It’s construction season for colleges, too

Artist’s conception for the new Daniel and Pamella DeVos Center for Interprofessional Health.

Drivers are used to seeing all kinds of orange barrels, cones and signs as they pass through Michigan’s seemingly interminable construction zones.

But they aren’t the only ones used to having bulldozers and other vehicles perform as symbols of summer.

College students are just as likely to see work being done on campus as they are to pass through a construction zone on the road. Many college campuses have the telltale signs of construction.

Work continues this summer at Grand Valley State University, where more than 300 people attended a groundbreaking ceremony last fall for the Daniel and Pamella DeVos Center for Interprofessional Health on GVSU’s expanding Health Campus in downtown Grand Rapids.

The new health center on the campus of Grand Valley State University is named for Daniel and Pamella DeVos.

And that’s how it’s been this summer at Eastern Michigan University in Ypsilanti, where the sounds of construction have echoed all summer as the school has engaged in what university officials are calling “an unprecedented” number of capital projects that touch on myriad phases of campus life, including academics, athletics, recreation, health, safety, technology and, of course, parking.

“The summer at Eastern Michigan University always abounds with construction and improvements to our beautiful campus, but this year is special,” said President James Smith. “The variety of projects serve a great range of student and community needs that touch upon academics and various facets in the quality of campus life.”

Construction season
At EMU, the highlights have included:

  • Sill Hall renovation: Sill, the home of the renamed College of Engineering and Technology, is being renovated at a cost of $40 million, with completion set for fall of 2020.
  • Olds Robb/Rec IM renovation: The $16 million project involves extensive improvements to fitness and training areas, a new entrance and attractive collaboration and gathering spaces. The third through fifth floors will be compete in fall 2019, with the first and second floors to be done in fall 2020.
  • Student-Athlete Performance Center: The $20 million project, of which $12 million is to be funded through fundraising, involves a new two-story structure adjacent to the north end zone of Rynearson Stadium. The project includes a new weight room, athletic training and meeting rooms, offices and a scoreboard. Work began last summer and was completed earlier this month.
  • New Health Center construction: You can vividly see this project taking shape at the northwest end of campus. The $14 million project is a collaboration between the University, St. Joseph Mercy System and IHA and involves two single-story buildings. One is a community health center staffed by IHA and the other will house Eastern programs such as CAPS and the Psychology Clinic. Completion is set for January 2020.
  • Mark Jefferson Science Complex – Neuroscience and Fermentation Science buildout: The $2.1 million project involves renovation of the fifth floor of the complex to support the recently established Neuroscience and Fermentation Science programs.
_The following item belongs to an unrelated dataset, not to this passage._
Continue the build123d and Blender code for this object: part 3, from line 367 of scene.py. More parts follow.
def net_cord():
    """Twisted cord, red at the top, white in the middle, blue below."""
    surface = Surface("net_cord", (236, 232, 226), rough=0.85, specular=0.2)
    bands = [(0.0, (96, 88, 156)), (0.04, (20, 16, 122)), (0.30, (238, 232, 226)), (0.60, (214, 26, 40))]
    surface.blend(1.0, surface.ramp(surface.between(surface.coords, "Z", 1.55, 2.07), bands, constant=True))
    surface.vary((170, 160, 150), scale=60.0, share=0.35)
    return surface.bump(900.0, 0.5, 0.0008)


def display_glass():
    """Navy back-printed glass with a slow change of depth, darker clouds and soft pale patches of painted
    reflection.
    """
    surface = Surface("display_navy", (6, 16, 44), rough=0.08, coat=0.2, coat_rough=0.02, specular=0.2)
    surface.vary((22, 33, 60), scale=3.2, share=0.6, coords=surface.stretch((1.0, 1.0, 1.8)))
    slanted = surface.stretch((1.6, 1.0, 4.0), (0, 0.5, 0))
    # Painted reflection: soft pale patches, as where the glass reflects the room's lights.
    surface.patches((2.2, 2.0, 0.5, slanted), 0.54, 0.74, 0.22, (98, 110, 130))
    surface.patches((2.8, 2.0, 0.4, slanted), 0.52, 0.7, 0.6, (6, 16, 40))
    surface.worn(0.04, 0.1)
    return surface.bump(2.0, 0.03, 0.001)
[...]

The project will be complete in fall 2019.
  • IT campus capital projects: This work involves the updating of more than 100 classrooms with technology, completing a seven-year cycle; along with computer network upgrades in all buildings and campus Wi-Fi in the Tower residence halls. The work will be completed in August 2019.
  • Campus security: This $3.6 million, three-year project involves the addition of fencing around selected parking lots, the addition of LED lighting in the campus mall, Oakwood Street, Ann Street and selected parking lots and security cameras all around campus. The campus now has more than 900 cameras.
  • Campus Parking and Paving Projects: The University’s parking partner, LAZ, is funding a dozen projects spread over this past fiscal year and during this summer. Those includes repairs to the main parking structure, located in the center of campus; extending Lyman Street, work on Cornell Drive and a variety of other parking lot repairs.

Working the ‘Mile’
GVSU’s new DeVos Center, under construction on the Medical Mile and expected to open in May 2021, will be the third and flagship building on the Health Campus, joining the Cook-DeVos Center for Health Sciences and Raleigh J. Finkelstein Hall.

Grand Valley State University President Emeritus Thomas Haas speaks at the grand opening for the new Daniel and Pamella DeVos Center for Interprofessional Health.
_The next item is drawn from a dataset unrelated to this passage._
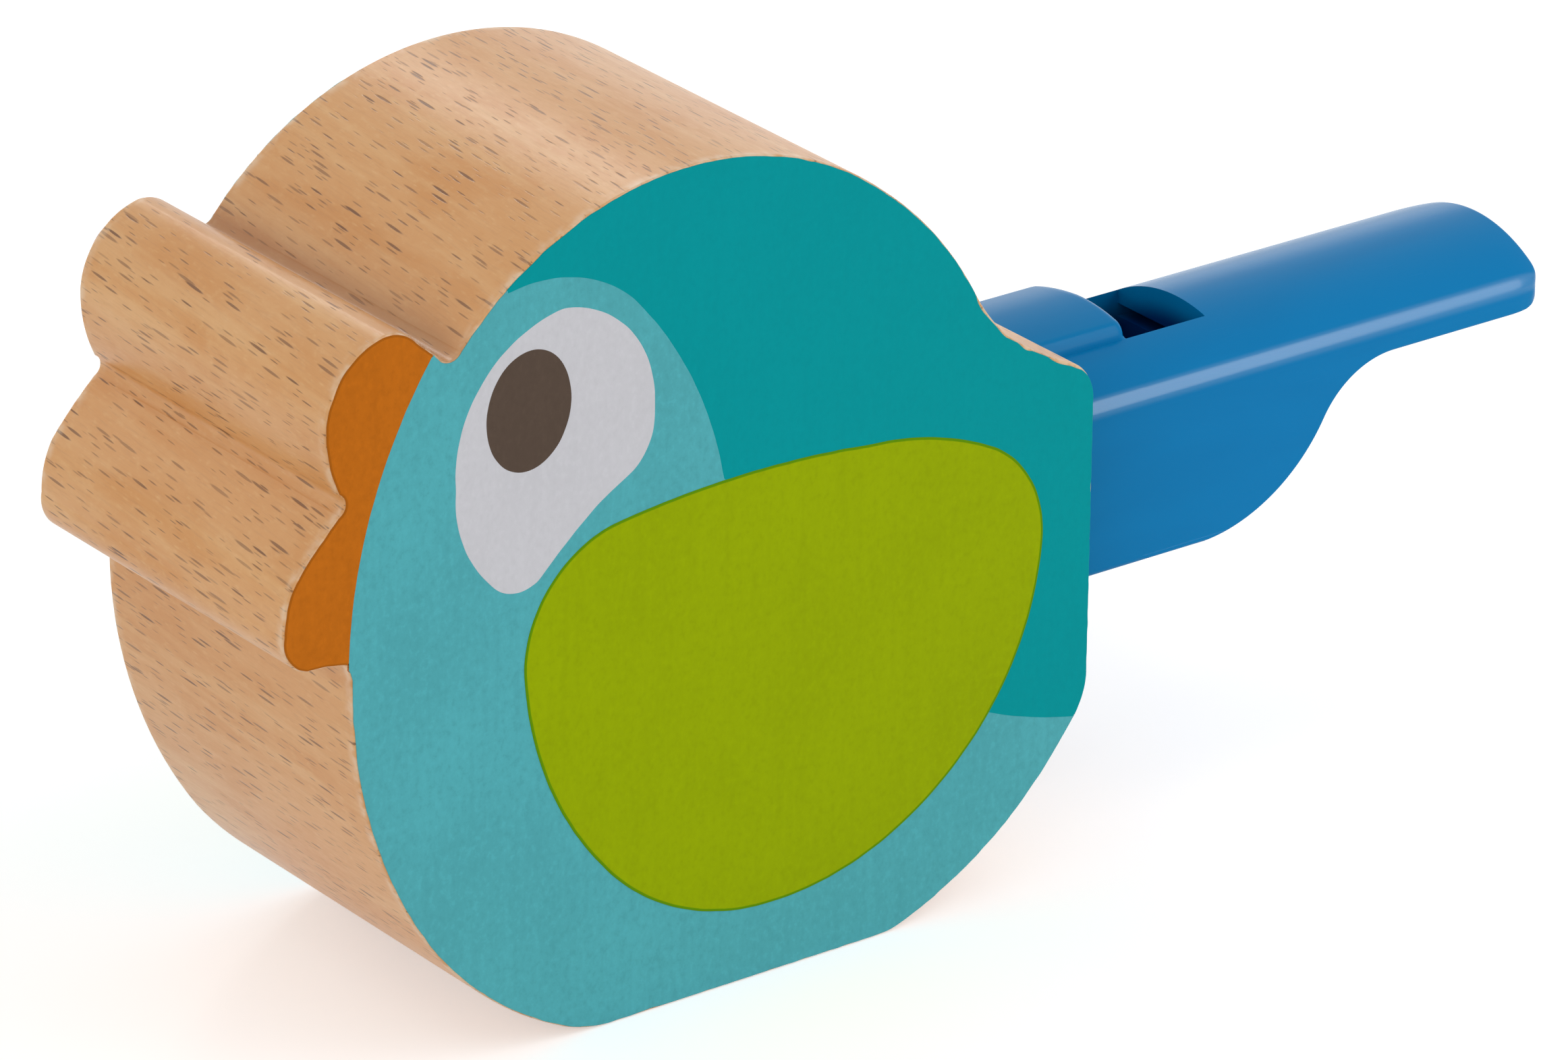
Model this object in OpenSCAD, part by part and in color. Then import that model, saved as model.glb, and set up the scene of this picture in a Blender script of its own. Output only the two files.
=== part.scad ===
// Wooden bird call: a painted beech bird with a plastic slide whistle for a tail.
// X runs from the beak to the tail, Z is up, and Y = 0 is the plane that halves the bird.
// The origin is under the middle of the whole length, on the surface the bird stands on.

/* [Wooden body] */
// Length from the tip of the lower beak to the flat back
body_l = 80.6; // [76:0.2:86]
// Height from the flat bottom to the crown
body_h = 73.2; // [70:0.2:78]
// Thickness over both painted sides
body_t = 35; // [31:0.5:42]
// Thickness of one coat of paint
paint_t = 0.12; // [0.06:0.02:0.2]

/* [Eye] */
// Width of the oval pupil
pupil_w = 8.2; // [6:0.1:9.5]
// Height of the oval pupil
pupil_h = 10.3; // [8:0.1:12]
// Lean of the pupil towards the back, in degrees
pupil_lean = 6; // [0:1:12]

/* [Tail whistle] */
// Length of tail that shows behind the body
tail_show = 56.4; // [50:0.2:62]
// Length of tail held inside the body at rest
hold_l = 44; // [40:0.5:48]
// Width of the tail
tail_w = 19; // [17:0.2:21]
// Height of the tail from its flat underside to its crown
tail_h = 18.6; // [16:0.2:19]
// Height of the tail's underside above the bottom of the bird
tail_z = 22.3; // [20:0.1:23.4]
// Radius of the tail's rounded top
crown_r = 15.4; // [12.6:0.2:20]
// Radius of the long shoulder edges
shoulder_r = 1.5; // [0.6:0.1:2.5]
// Wall thickness of the tail
wall = 1.8; // [1.2:0.1:2.2]
// Thickness of the mouthpiece
mouth_h = 5.9; // [4.8:0.1:6.4]
// Length of the mouthpiece's flat underside
mouth_l = 16.9; // [12:0.1:18]
// Length over which the underside sweeps up to the mouthpiece
sweep_l = 21.7; // [20:0.1:24]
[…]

The center will include 15 classrooms and 14 interactive laboratories, and help accommodate expanding programs in growing fields at both the undergraduate and graduate level. The new five-story, 160,000-square-foot center will allow Grand Valley to significantly expand and update its simulation center and space available for collaborative work.

At the groundbreaking ceremony, then-President Thomas J. Haas, who has since retired and serves as President Emeritus, thanked donors and elected officials for their “continuing transformative support” of Grand Valley and its students. Haas said the naming of the building for Dan and Pamella DeVos reflects the genuine care and concern they have for the community and its future.

“We will generate a great return on your investment by continuing to provide top talent for our region and our state,” Haas said at the time. “I’m often told by employers across the state that our health sciences graduates are exceptional caregivers.”

The State of Michigan is providing $29 million for the $70 million project; the remaining funds will come from private donors and university bonds. Construction is expected to be completed in May 2021.